I just completed my freshmen year at Rensselaer Polytechnic Institute, working towards a dual B.S. in physics and mathematics. I'm a Long Island native, having graduated from Harborfields High School in Greenlawn, living at home for the summer while commuting everyday to work at the Laser Teaching Center. At RPI, I'm involved in the Society for Physics Students, Sigma Phi Epsilon fraternity, Airsoft club, and Ski club. In high school, I was heavily involved in the Science Research program for all four years, which is where I developed my passion for experimentalism. Also in my spare time I enjoy exercising, the outdoors, boating, and traveling. I've traveled to various places in Canada, England, Italy, Hong Kong, and China. Usually in the summertime I travel to China for one month to visit family and relatives. This year I was there for two weeks before starting here at the Laser Teaching Center in early June.

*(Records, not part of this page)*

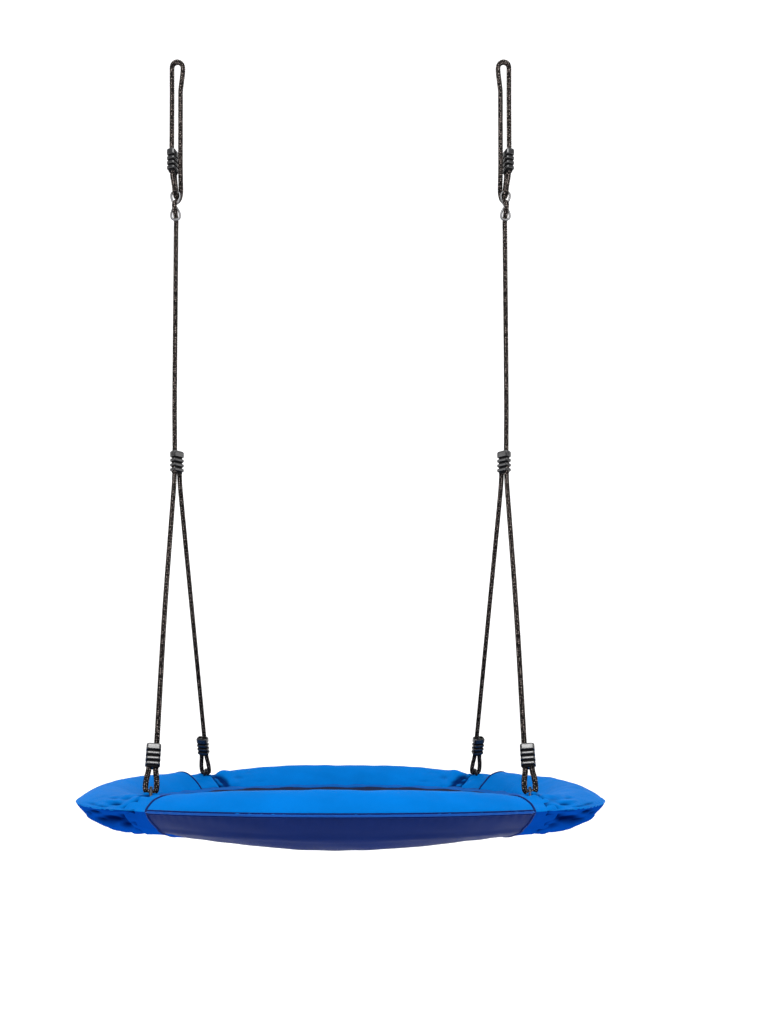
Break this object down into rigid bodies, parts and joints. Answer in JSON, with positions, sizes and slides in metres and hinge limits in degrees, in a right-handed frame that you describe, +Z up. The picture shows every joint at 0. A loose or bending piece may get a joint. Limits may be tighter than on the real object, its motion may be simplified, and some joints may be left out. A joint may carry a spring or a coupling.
{
  "type": "saucer nest swing",
  "caption": "Round padded saucer seat with a steel ring core, hung on braided ropes from two height-adjustable top loops.",
  "frame": {"origin": "centre of the saucer at its lowest point", "axes": "+Z up along the ropes, -Y to the front, +X to the user's right of the two hanging loops"},
  "size_m": [0.95, 0.95, 1.4206],
  "materials": {
    "blue_fabric": "coated polyester weave",
    "navy_fabric": "coated polyester weave",
    "piping_fabric": "folded and stitched binding",
    "mat_fabric": "heavy woven mesh cloth",
    "mat_webbing": "woven webbing",
    "foam": "closed-cell foam",
    "braided_rope": "diamond braid",
    "clamp_plastic": "glossy moulded",
    "wire_steel": "zinc plated",
    "ring_steel": "galvanised",
    "screw_steel": "zinc plated"
  },
  "bodies": {
    "hook_loops": {"left_top_loop": "braided_rope", "right_top_loop": "braided_rope"},
    "hanging_ropes": {"left_inner_strand": "braided_rope", "left_outer_strand": "braided_rope", "right_inner_strand": "braided_rope", "right_outer_strand": "braided_rope"},
    "height_adjusters": {"left_height_ring": "wire_steel", "left_loop_clamp_shell_a": "clamp_plastic", "left_loop_clamp_shell_b": "clamp_plastic", "left_main_rope": "braided_rope", "left_ring_eye": "braided_rope", "right_height_ring": "wire_steel", "right_loop_clamp_shell_a": "clamp_plastic", "right_loop_clamp_shell_b": "clamp_plastic", "right_main_rope": "braided_rope", "right_ring_eye": "braided_rope"},
    "seat": {"back_cover_bottom": "navy_fabric", "back_cover_top": "blue_fabric", "back_foam": "foam", "back_left_ring_tube": "ring_steel", "back_right_ring_tube": "ring_steel", "front_cover_bottom": "navy_fabric", "front_cover_top": "blue_fabric", "front_foam": "foam", "front_left_ring_tube": "ring_steel", "front_right_ring_tube": "ring_steel", "left_back_band": "blue_fabric", "left_back_leg_clamp_shell_a": "clamp_plastic", "left_back_leg_clamp_shell_b": "clamp_plastic", "left_back_leg_rope": "braided_rope", "left_cover_bottom": "navy_fabric", "left_cover_top": "blue_fabric", "left_foam": "foam", "left_front_band": "blue_fabric", "left_front_leg_clamp_shell_a": "clamp_plastic", "left_front_leg_clamp_shell_b": "clamp_plastic", "left_front_leg_rope": "braided_rope", "left_junction_clamp_shell_a": "clamp_plastic", "left_junction_clamp_shell_b": "clamp_plastic", "mat_border": "mat_webbing", "outer_piping": "piping_fabric", "right_back_band": "blue_fabric", "right_back_leg_clamp_shell_a": "clamp_plastic", "right_back_leg_clamp_shell_b": "clamp_plastic", "right_back_leg_rope": "braided_rope", "right_cover_bottom": "navy_fabric", "right_cover_top": "blue_fabric", "right_foam": "foam", "right_front_band": "blue_fabric", "right_front_leg_clamp_shell_a": "clamp_plastic", "right_front_leg_clamp_shell_b": "clamp_plastic", "right_front_leg_rope": "braided_rope", "right_junction_clamp_shell_a": "clamp_plastic", "right_junction_clamp_shell_b": "clamp_plastic", "ring_screws": "screw_steel", "rope_staples": "ring_steel", "seat_mat": "mat_fabric"}
  },
  "joints": [
    {"name": "swing", "type": "hinge", "parent": "hook_loops", "child": "hanging_ropes", "pos_m": [0, 0, 1.393], "axis": [1, 0, 0], "range_deg": [-50, 50]},
    {"name": "ring_slide", "type": "slide", "parent": "hanging_ropes", "child": "height_adjusters", "axis": [0, 0, 1], "range_m": [-0.1, 0.06], "deforming": ["left_inner_strand", "left_outer_strand", "right_inner_strand", "right_outer_strand"]},
    {"name": "rope_feed", "type": "slide", "parent": "height_adjusters", "child": "seat", "axis": [0, 0, 1], "range_m": [-0.12, 0.2], "deforming": ["left_main_rope", "right_main_rope"]}
  ],
  "couplings": [
    {"joint": "ring_slide", "follows": "rope_feed", "ratio": -0.5}
  ]
}
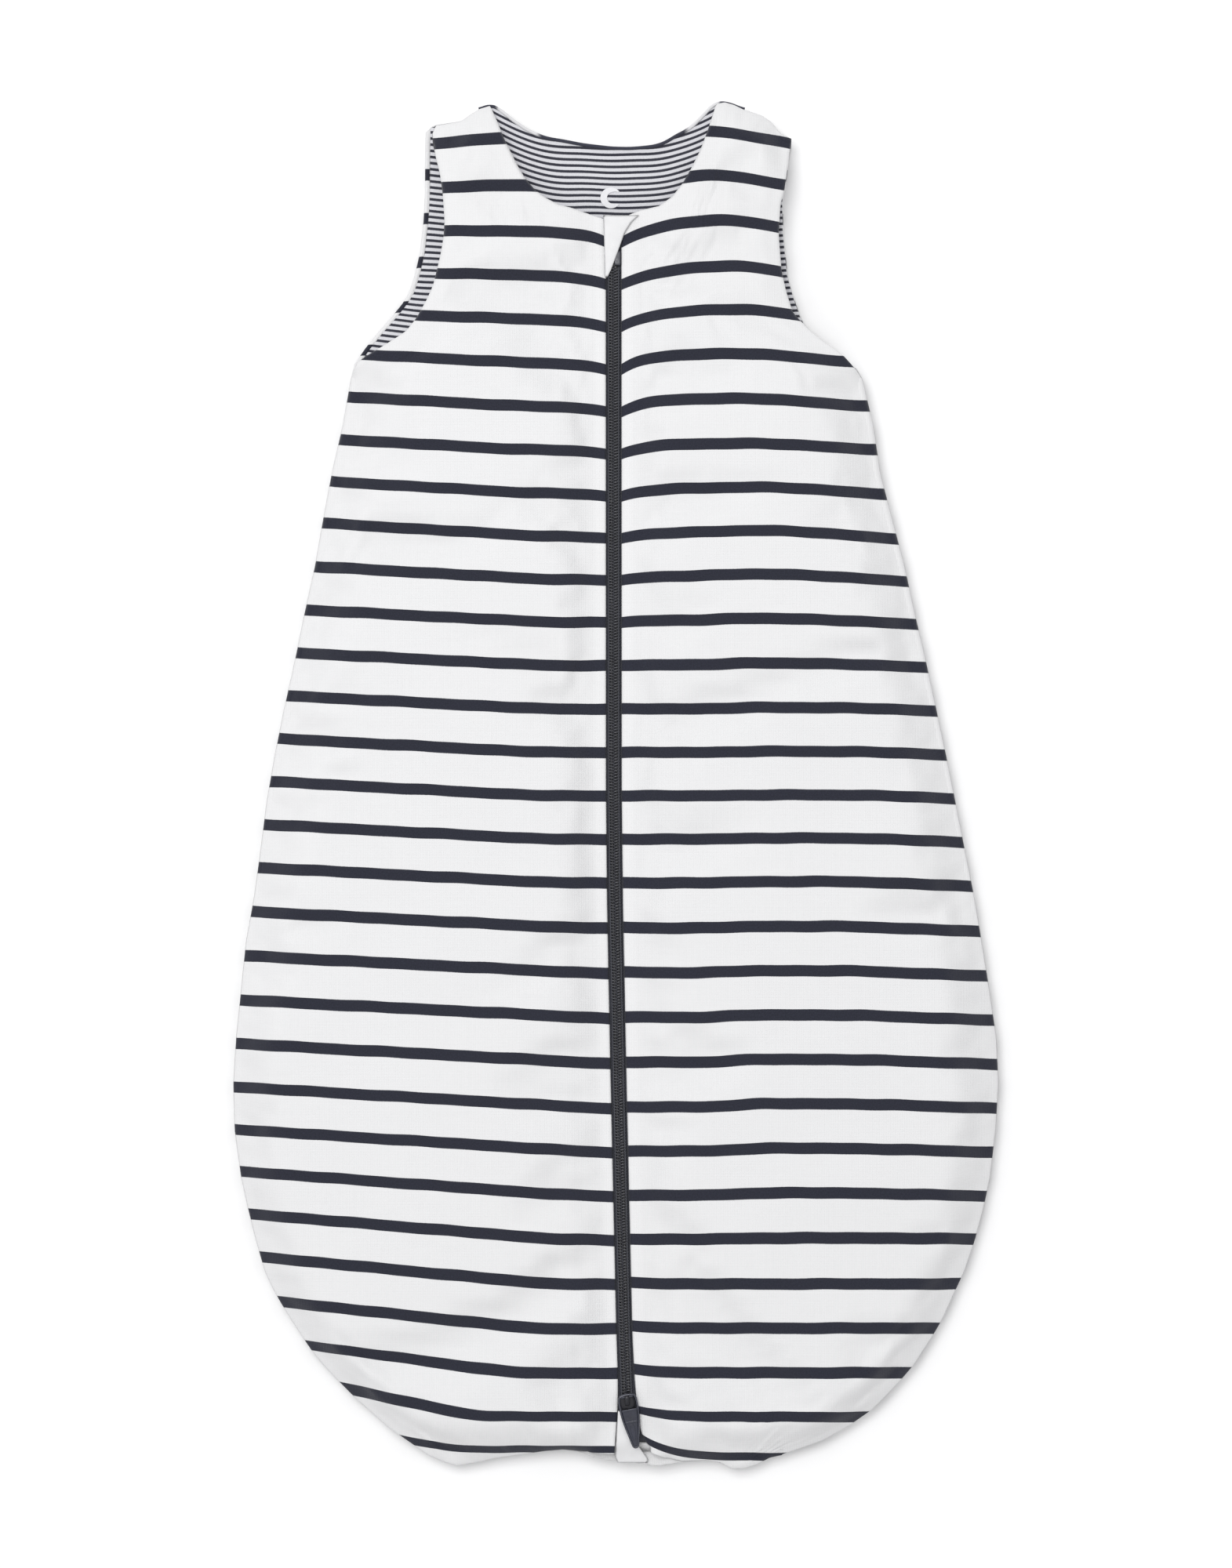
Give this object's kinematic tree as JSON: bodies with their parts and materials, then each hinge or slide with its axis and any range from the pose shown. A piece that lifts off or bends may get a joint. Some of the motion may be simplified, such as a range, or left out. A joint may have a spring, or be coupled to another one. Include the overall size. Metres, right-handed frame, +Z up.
{
  "type": "baby sleeping bag",
  "caption": "Padded sleeveless baby sleeping bag with a striped knit outside, a fine-striped lining, a full-length front zip with slider and puller, and front edges that fold back.",
  "frame": {"origin": "middle of the bag's plan, on the floor it lies on", "axes": "+Y from foot to neck, +Z up through the front, +X across to the edge that carries the slider"},
  "size_m": [0.3909, 0.6988, 0.0319],
  "materials": {
    "striped_knit": "matte jersey, white with narrow dark stripes across",
    "lining_knit": "matte jersey with fine dark and pale stripes",
    "wadding_fleece": "white polyester wadding",
    "trim_cloth": "plain white jersey",
    "zip_tape": "woven polyester tape, charcoal",
    "coil_nylon": "nylon coil, charcoal",
    "zip_metal": "glossy near-black enamel on zinc",
    "pin_plastic": "moulded, charcoal"
  },
  "bodies": {
    "bag": {"back_shell": "striped_knit", "back_wadding": "wadding_fleece", "back_lining": "lining_knit", "neck_binding": "striped_knit", "left_side_shell": "striped_knit", "left_side_wadding": "wadding_fleece", "left_side_lining": "lining_knit", "right_side_shell": "striped_knit", "right_side_wadding": "wadding_fleece", "right_side_lining": "lining_knit"},
    "left_flap": {"left_flap_shell": "striped_knit", "left_flap_wadding": "wadding_fleece", "left_flap_lining": "lining_knit", "zip_tape_left": "zip_tape", "zip_coil_left": "coil_nylon", "zip_stop_left": "zip_metal", "zip_pin": "pin_plastic", "zip_underlap": "trim_cloth", "top_guard": "trim_cloth"},
    "right_flap": {"right_flap_shell": "striped_knit", "right_flap_wadding": "wadding_fleece", "right_flap_lining": "lining_knit", "zip_tape_right": "zip_tape", "zip_coil_right": "coil_nylon", "zip_stop_right": "zip_metal", "zip_box": "pin_plastic", "zip_foot_stay": "trim_cloth"},
    "zip_slider": {"slider_body": "zip_metal", "slider_crown": "zip_metal"},
    "zip_puller": {"puller": "zip_metal"}
  },
  "joints": [
    {"name": "left_flap_fold", "type": "hinge", "parent": "bag", "child": "left_flap", "pos_m": [-0.0068, -0.345, 0.018], "axis": [0.0817, -0.9967, -0.0043], "range_deg": [0, 135], "deforming": ["zip_tape_left", "zip_coil_left", "zip_stop_left", "zip_underlap"]},
    {"name": "right_flap_fold", "type": "hinge", "parent": "bag", "child": "right_flap", "pos_m": [0.0192, -0.345, 0.018], "axis": [0.048, 0.9988, 0.0043], "range_deg": [0, 135], "deforming": ["top_guard"]},
    {"name": "slider_run", "type": "slide", "parent": "right_flap", "child": "zip_slider", "axis": [-0.0121, 0.9999, 0.0079], "range_m": [0, 0.54]},
    {"name": "puller_turn", "type": "hinge", "parent": "zip_slider", "child": "zip_puller", "pos_m": [0.0058, -0.31204, 0.02046], "axis": [-0.9999, -0.0121, 0], "range_deg": [0, 178]}
  ]
}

I became interested in physics in my junior year of high school, when I decided to take a less popular route by enrolling in Advanced Placement Physics. Most other students in my high school often elect to take Advanced Placement Biology or Chemistry in their junior year, while saving Advanced Placement Physics for their senior year. I can't imagine where I'd be if I hadn't decided to go the less popular route because I wouldn't have known that I enjoyed physics until after I had completed the course in my senior year. Physics was by far my favorite science course in high school. I had a great teacher, a Stony Brook alumnus, who made each and every day of class enjoyable. He often posed thought experiments to the class, which would leave me pondering for days until he presented demonstrations that would illustrate the underlying physical phenomena of the thought experiments. One of the first such thought experiments posed the question: If a bullet was fired from a gun held perfectly level with the ground and another bullet of equal mass was dropped from the same height as the gun at the same moment the gun was fired, which bullet would hit the ground first? It turns out that this was a trick question because both bullets would hit the ground at the same time since the only downward force acting on each bullet is gravity. Of course, the curvature of the Earth and air resistance can create a slight difference in the time it takes for each bullet to hit the ground, but if those factors are assumed to be negligible then both bullets would hit the ground at exactly the same time. As a demonstration, my teacher used a PVC pipe laying on a level table that was sealed on one end and connected it to a mini air compressor, which would be used as the propellant to fire a small rubber ball. The compressor switch was wired to a claw that held an identical rubber ball in midair at the same height as the PVC pipe. When the switch was released, all the air from the compressor would rapidly release, thereby forcing the rubber ball out of the PVC pipe at the same instant as the claw would release the other rubber ball from the same height. Using just the naked eye, both rubber balls appeared to hit the ground at the same time, just as predicted in theory. Moments like these were what inspired my interest in physics, the subject that can explain the most fundamental characteristics of nature.
I've only studied optics in that high school course as well as my Honors Physics II course at RPI, so I still have much to learn. Of all the topics in physics that I've studied, I've found optics to be the most interesting because it involves studying the many forms of light. This summer, I hope to work on a project in the area of holography in order to better understand an area of optics that I have yet to learn about in my studies.